Толстой говорил, что над русским обществом буря декабризма прошла как магнит и сняла все железо из мусора.
Как же кончено то произведение, которое написал Толстой: седая вершина «мирового романа»?
Пьер уже вошел в «заговор», считая это неизбежным. Он об этом говорит открыто с Денисовым и с Наташей при Николае Ростове, ответившем, что если ему прикажут, то он станет на пути своих лучших друзей и уничтожит их.

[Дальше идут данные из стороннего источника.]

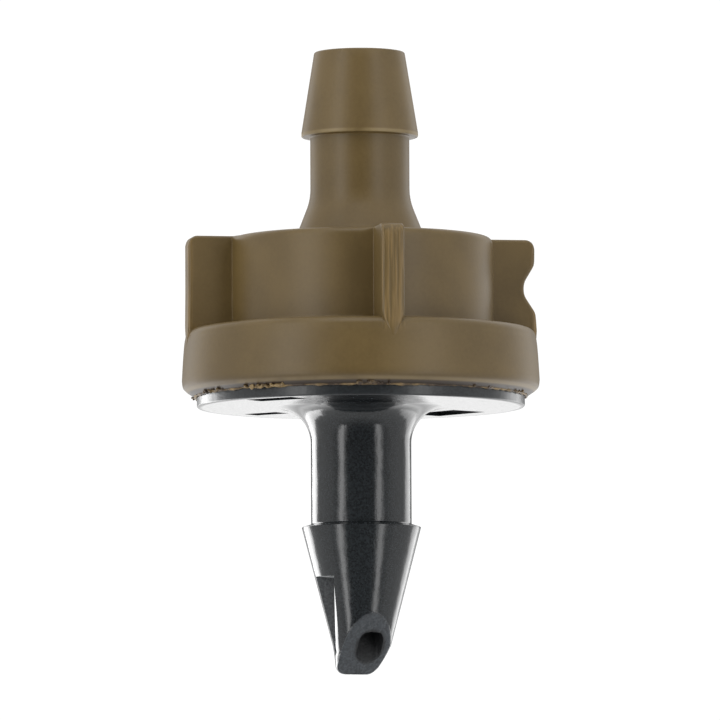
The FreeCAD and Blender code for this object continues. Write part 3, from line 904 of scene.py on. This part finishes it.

Николеньке Болконскому снится сон, который кончает событийную линию романа. После этого идет рассуждение об истории вообще.
Сон страшен.
«Он видел во сне себя и Пьера и в касках, таких, какие были нарисованы в издании Плутарха. Они с дядей Пьером шли впереди огромного войска. Войско это было составлено из белых косых линий, наполнявших воздух подобно тем паутинам, которые летают осенью и которые Десаль называл le fil de la Vierge [171]. Впереди была слава, такая же как эти нити, но только несколько плотнее. Они – он и Пьер – неслись легко и радостно все ближе и ближе к цели. Вдруг нити, которые двигали их, стали ослабевать, путаться; стало тяжело. И дядя Николай Ильич остановился перед ними в грозной и строгой позе.